Orcas mit Messern und abgetrennte Köpfe: Neue Nazca-Linien entdeckt
Mithilfe von Künstlicher Intelligenz haben Forschende im Hochland Perus 303 neue Scharrbilder offenbart.
Unter den neuen Bildern sind viele menschenähnliche Figuren – aber auch abstraktere Abbildungen.
Ob Vögel, menschliche Figuren, Nutztiere oder einfache abstrakte Formen: Die sogenannten Nazca-Linien in der Wüste von Peru sind die wohl bekanntesten Scharrbilder der Welt. Ihr Ursprung liegt in der Nazca-Kultur, einer untergegangenen indigenen Kultur Perus, die sich im 2. Jahrhundert v. Chr. entwickelte. Etwa 430 dieser Bilder waren bisher bekannt, die ältesten sind über 2.100 Jahre alt.
Ein Forschungsteam aus Japan hat nun 303 weitere dieser sogenannten Geoglyphen entdeckt. So bezeichnet man Bilder, die durch das Aufscharren der Erde und das Abtragen von Gestein in der Erdoberfläche entstehen. Eine Auswahl der neuesten Funde gibt es in unserer Galerie.

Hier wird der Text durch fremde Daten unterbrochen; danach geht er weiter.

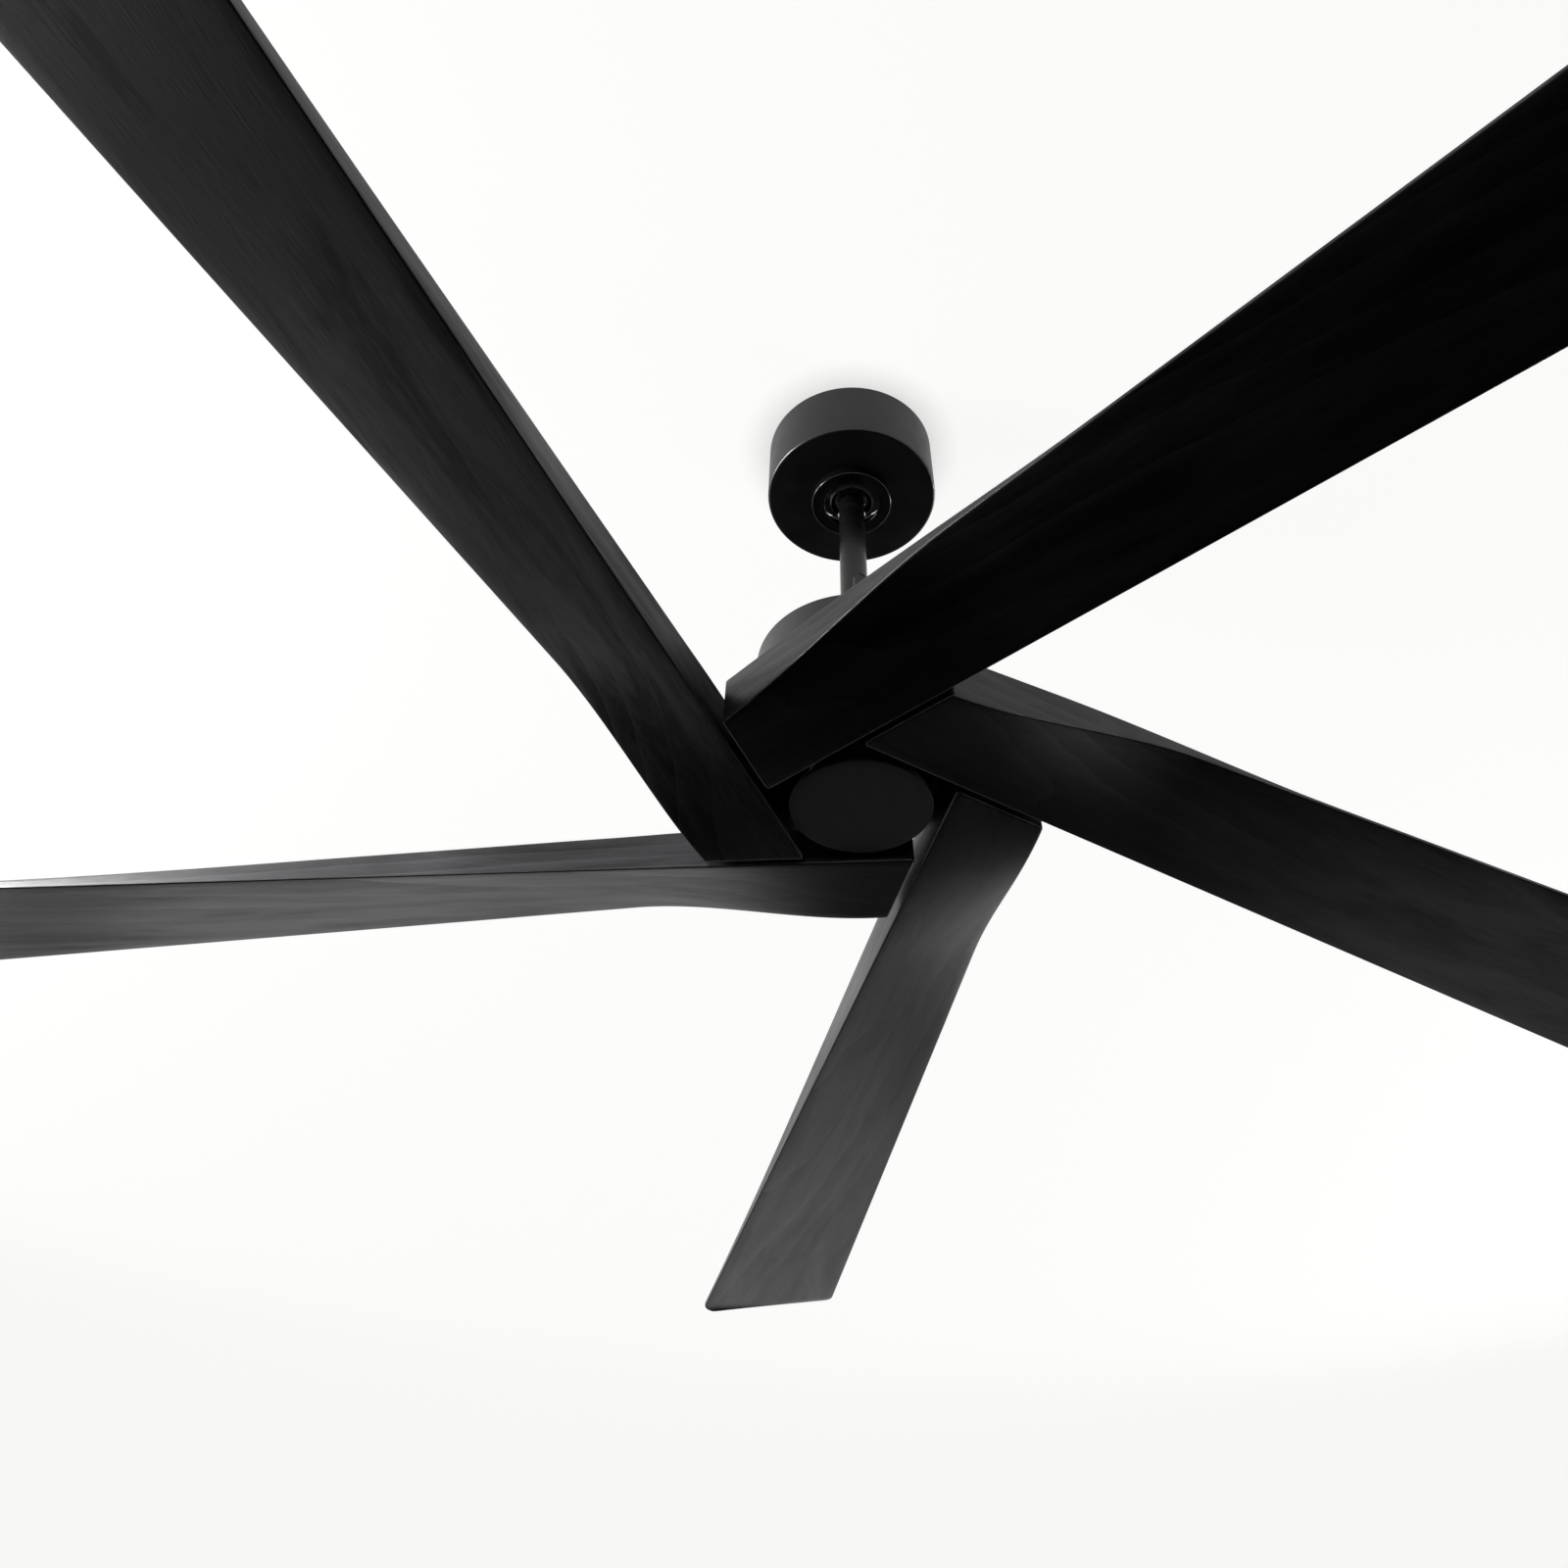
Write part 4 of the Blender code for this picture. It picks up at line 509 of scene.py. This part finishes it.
def worked_metal(name, code, roughness, stretch, size):
    """Bare or plated metal: stretch of 1 is a cast or spangled skin, a large one is turned or
    rolled, with its marks running round the fan's axis in thin bands."""
    made, tree, place = fresh_material(name)
    marks = node(tree, "ShaderNodeMapping", {"Vector": place, "Scale": (1, 1, stretch)})
    grain = node(tree, "ShaderNodeTexNoise",
                 {"Vector": marks.outputs["Vector"], "Scale": 1 / size, "Detail": 3.0})
    rough = node(tree, "ShaderNodeMapRange",
                 {**NOISE, "Value": grain.outputs["Fac"],
                  "To Min": roughness - 0.07, "To Max": roughness + 0.07})
    shade = node(tree, "ShaderNodeMapRange",
                 {**NOISE, "Value": grain.outputs["Fac"], "To Min": 0.86, "To Max": 1.1})
    tint = node(tree, "ShaderNodeVectorMath", {0: linear(code)[:3], 1: shade.outputs["Result"]},
                operation="MULTIPLY")
    bump = node(tree, "ShaderNodeBump",
                {"Height": grain.outputs["Fac"], "Strength": 0.15, "Distance": 0.0002})
    shader = node(tree, "ShaderNodeBsdfPrincipled",
                  {"Base Color": tint.outputs["Vector"], "Metallic": 1.0,
                   "Roughness": rough.outputs["Result"], "Normal": bump.outputs["Normal"]})
    finish_material(tree, shader)
    return made


def wound_copper(name, code, wire):
    """Enamelled copper wire laid in turns: rounded ridges, one wire apart, from the axis out."""
    made, tree, place = fresh_material(name)
    turns = node(tree, "ShaderNodeTexWave",
                 {"Vector": place, "Scale": 0.314 / wire, "Distortion": 0.4,
                  "Detail Scale": 40.0}, wave_type="RINGS", rings_direction="Z")
    bump = node(tree, "ShaderNodeBump",
                {"Height": turns.outputs["Fac"], "Strength": 0.8, "Distance": 0.0004})
    shader = node(tree, "ShaderNodeBsdfPrincipled",
                  {"Base Color": linear(code), "Metallic": 1.0, "Roughness": 0.35,
                   "Normal": bump.outputs["Normal"]})
    finish_material(tree, shader)
    return made


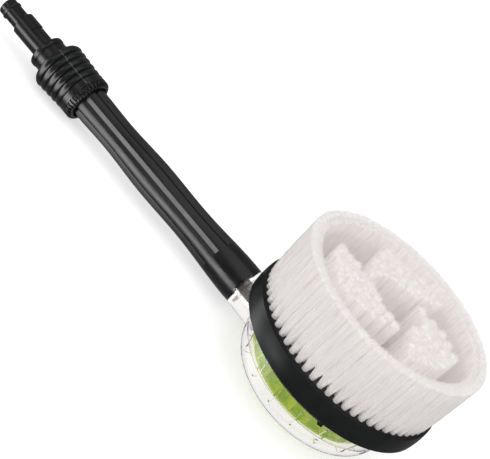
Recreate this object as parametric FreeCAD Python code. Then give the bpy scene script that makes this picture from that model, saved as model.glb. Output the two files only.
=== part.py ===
import FreeCAD, Part
import math
import os

# Rotating wash brush that a water jet drives, in millimetres.
# The head axis is Z, and the origin is where it meets the flat base of the clear dome.
# The brush lies on its back, on that base and on the ribbed grip, with its bristles up.
# The handle runs from the head towards -X. A station is a distance from the head axis along it.

# Head, from the band around it inwards
RIM_RADIUS = 80.0
RIM_THICKNESS = 2.6
RIM_HEIGHT = 17.5
RIM_SWELL = 0.5
RIM_BEVEL = 0.8
RIM_RUNNING_GAP = 3.4
FLANGE_WIDTH = 4.0
FLANGE_THICKNESS = 3.0
HOUSING_HEIGHT = 40.6

# Clear turbine housing
DOME_FLARE = 5.5
DOME_CORNER_RADIUS = 20.5
DOME_WALL = 2.5
HOUSING_RIBS = 18
RIB_THICKNESS = 1.2
RIB_DEPTH = 4.0
RIB_FIRST_ANGLE = 5.0
RIB_FOOT_HEIGHT = 13.0
AXLE_BOSS_RADIUS = 8.0
AXLE_BOSS_TOP = 12.0
NECK_LENGTH = 20.0
NECK_BLEND_RADIUS = 2.0
NECK_WALL = 2.6
NECK_FLARE = 0.9
NECK_SADDLE_WIDTH = 22.0
JET_TUBE_RADIUS = 9.0
NECK_PLUG_RADIUS = 12.0
NECK_PLUG_LENGTH = 13.5
NECK_END_WALL = 4.5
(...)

Scharrbilder werden durch KI-Programm offenbart
Die gesamte Fläche, auf der bereits Scharrbilder gefunden wurden und noch weitere vermutet werden, ist über 600 Quadratkilometer groß. Aufgrund der Größe des Areals wurden in den letzten Jahrzehnten nur wenige neue Nazca-Geoglyphen entdeckt. Weil die Bilder Jahrhunderte oder Jahrtausende den Elementen ausgesetzt waren, sind sie heute mit bloßem Auge kaum noch zu erkennen. Meist weisen nur wenige vage Umrisse und dunkle Stellen auf die Existenz der Bilder und Linien hin. „Die bisherige Art der Suche nach diesen schwer zu erkennenden Merkmalen ist äußerst ineffizient und für eine umfassende Erhebung unpraktisch“, heißt es in der Studie, im Rahmen derer die neuen Nazca-Linien nun vorgestellt wurden. Sie erschien in der Zeitschrift PNAS.
Die Forschenden setzten deshalb auf eine neue Methode, bei der Künstliche Intelligenz zum Einsatz kam. Anhand von Luftbildern bereits bekannter Nazca-Linien brachten sie einem Deep Learning Programm bei, die verblassten Linien auch bei schlechter Sicht zu erkennen. Diesem „hochmodernen Algorithmus zur Objekterkennung“ zeigten sie in einem zweiten Schritt dann Luftaufnahmen von bislang nicht untersuchten Regionen – auf denen das Programm im Anschluss die neuen Linien identifizierte. Von 1.309 Geoglyph-Kandidaten, die die KI identifizierte, bestätigten die Forschenden schließlich 303 tatsächliche neue Nazca-Figuren. Darunter den Astronauten, Wale und verschiedenste Darstellungen von Menschen.
Nicht immer sind die Umrisse der Scharrbilder noch so gut zu erkennen wie in diesem Fall. In der bizarren Figur sehen Forschende einen Orca, der ein Messer hält.
Vor allem für die Entdeckung schwer zu erkennender Scharrbilder war die KI-Methode nötig. Das Programm konnte selbst verschwommenste Hinweise auf eine Geoglyphe in den Luftaufnahmen erkennen. Dieses Bild zeigt eine Figur oder möglicherweise ein Tier mit vier Beinen und zwei erhobenen Armen.
Dabei unterscheiden die Forschenden in der Studie zwei Arten von Geoglyphen: große Bilder aus langen Linien, die durchschnittlich 90 Meter groß sind, und kleinere Relief-Geoglyphen. Erstere wurden laut der Studie vermutlich im Rahmen von Zeremonien und Ritualen erstellt, letztere von lokalen Bewohner*innen der Region, die Bilder schaffen wollten, die man tatsächlich auch betrachten konnte.
Geoglyphen: Besondere Zeitzeugnisse
Die neuen Abbildungen gesellen sich damit zu den über 400 bereits bekannten Scharrbildern, die sich in der Wüste nahe der Stadt Nazca befinden. Die ersten groben Linien wurden vor fast 100 Jahren entdeckt und vor etwa 80 Jahren erstmals genauer untersucht. Seit 1994 gehören sie zum UNESCO Weltkulturerbe.
Dabei ist Peru nicht das einzige Land, in dem bereits Geoglyphen entdeckt wurden. In der Landschaft Englands beispielsweise prangen ein 55 Meter großer Herkules und das sogenannte Uffington Horse, ein riesiges weißes Pferd.